Q: What about white evangelical Protestants who feel that they have a mission from Jesus to spread the gospel, to preach it to everybody, to convert others out of love so that they can have eternal life? They feel a real obligation and duty to convert non-Christians. How do they put that on one side together with, on the other, the desire to be hospitable, or the desire to be tolerant? How does all this cut for somebody who feels a real duty to proselytize?
A: Evangelical Protestants I've talked to fall into two categories. There are those, often in leadership positions, who say, "Yes, as an organization, denomination, or church, we have that responsibility to proclaim the Christian gospel." And then there're the others at the grass-roots level -- the members -- who may be very firm in their beliefs, but they say, "That's not really my role to get out there. I can live as a good Christian. Hopefully, they'll see something in my lifestyle. Or perhaps, if they're really in need, they'll come to me. But I'm not going to go out of my way. That would be an intrusion on their rights. That would be a lack of respect. So all I can do is be an example and leave it at that."
Q: Do you feel that down the road there's going to be much more of a sense of these "new" religions being a challenge to the "true" Christianity?
A: Oh, I think so, yes. At this point, it's often easy, still, for churches to treat new religions with the "out of sight, out of mind" principle governing. They just may be able to ignore the fact that there are large numbers of other religious people in their community, but that's changing very, very rapidly. You know, we're not in a situation where we can only look to some other country and say, "Oh, well, there're Hindus," or Muslims, "living there." They are living in our own neighborhoods, and in increasing numbers.
Q: What effect do you think these new religions will have down the road on this country?
A: It's hard to tell at this point. One scenario, at least, that makes a lot of sense is that we will have a kind of leavening of the religious spirit in this country -- meaning that there will be, on the one hand, more tolerance and acceptance; but, on the other hand, more attempts to look back within our own religious traditions and say, "Well, what does it really teach? What do I really believe?" Because once you start comparing it with another one, then you have to look at some of those questions.
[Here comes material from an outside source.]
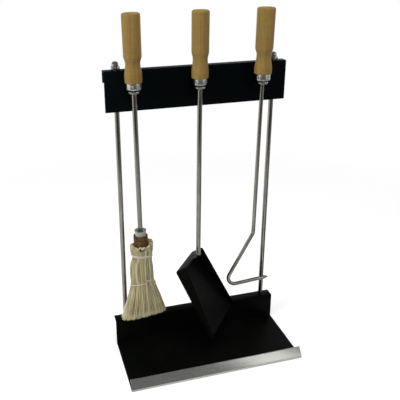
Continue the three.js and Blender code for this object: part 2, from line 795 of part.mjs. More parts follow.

Q: In the survey you did about mainline Protestants, you got two clearly opposing answers on this question of "my truth" versus somebody else's truth. Christians thought Christianity was, indeed, true. But then a couple of questions later, it turned out that they also thought that there was truth in other religions -- and by about the same proportion. That seems to reflect a good deal of confusion.
A: We did a national survey in April 2000 of about 5,000 people. And one of the statements we asked people to agree or disagree with was, "Christianity is the best way to know God." About two thirds of the public said, "Yes, we agree with that." But then just a little bit later in the survey, we asked them to respond to another statement that said, "All religions are equally true." And about two thirds agreed with that statement, too. These were two seemingly contradictory statements. Lots of people were agreeing with both.
Q: And what did you make of it? How do you explain that?
A: What that left me with was just a huge question mark about how much are people thinking deeply about the truth of their own religion, their belief in Christianity, and what they mean by other religions being true. I don't think a lot of people have really sorted that out, and I think that's going to be a big issue for people in churches, pastors, people in seminaries -- to start sorting out or providing some clear guidance.
Q: What do you think that sorting-out process will cause?
A: It will cause people to be much more concerned about what's true and what's not true, both in their own tradition and in other traditions. I don't think it's likely to lead to a kind of religious universalism or people saying, "Oh, we all believe in the same thing, and we just do it in different ways." When you talk to people who have thought seriously about these questions, they begin to say, "Oh, these religions really are pretty different when you get right down to it." And then they continue to struggle with, "Well, there might be some truth," and "How is that possible?" and "Does Christianity really teach that it's the only true religion, or have we just misinterpreted it?" Lots of questions come out of that.
Q: Overall, how do you think the battle is going between religion, in general, in this country and, on the other hand, the power of science, secularism, popular culture's overwhelming emphasis on the material, and the importance of individual rights?
A: I tend to vacillate between being a cautious optimist and a cautious pessimist. On my good days, I look at religion and say, "Well, the trends seem pretty good, mostly." Around most neighborhoods there are vibrant churches doing important things in their community. You figure there's truth being taught, preached in those churches. So that leads me to be optimistic. At the same time, though, maybe on my bad days, I look at some of the trends that suggest things aren't going so well -- surveys of teenagers, for example. You find that there really is not much serious commitment to religion among teenagers. Some studies suggest that the depth of activity in churches has been diminishing. And then if we look at it strictly from the standpoint of the secular society -- marketing, advertising, higher education, government, science, tremendously powerful institutions that command billions and even trillions of dollars -- they have an enormous impact on shaping the culture, compared to what the churches can do. I will say that I've been surprised that religion is doing as well as it is. And the reason I'm surprised is that there are so many trends working against it. For example, some of the trends going on in the family -- just something as simple as the rising divorce rate over the last 30 or 40 years. Divorced people go to religious services much less often than married people do. Separated people do, too; and single people do, too. One would think that trend, that change in the family, would work against church participation, and [it] probably is. And yet, there are other things that seem to be making up the difference, so that church participation is continuing. Other factors have the same effects. That's just one example.
It appears to me that religious commitment in our society -- however you think of that -- is holding its own against enormous odds. So many things are working against it, and yet it's doing fairly well.
Q: Could you tick off the most important of those things that are working against it?
A: The rising divorce rate. And, as it turns out, the inclusion of women in the paid labor force has worked against it, because women used to do all the volunteer work around their congregations. Another factor has been the change in neighborhoods. People don't participate in their neighborhoods or know their neighbors as much anymore.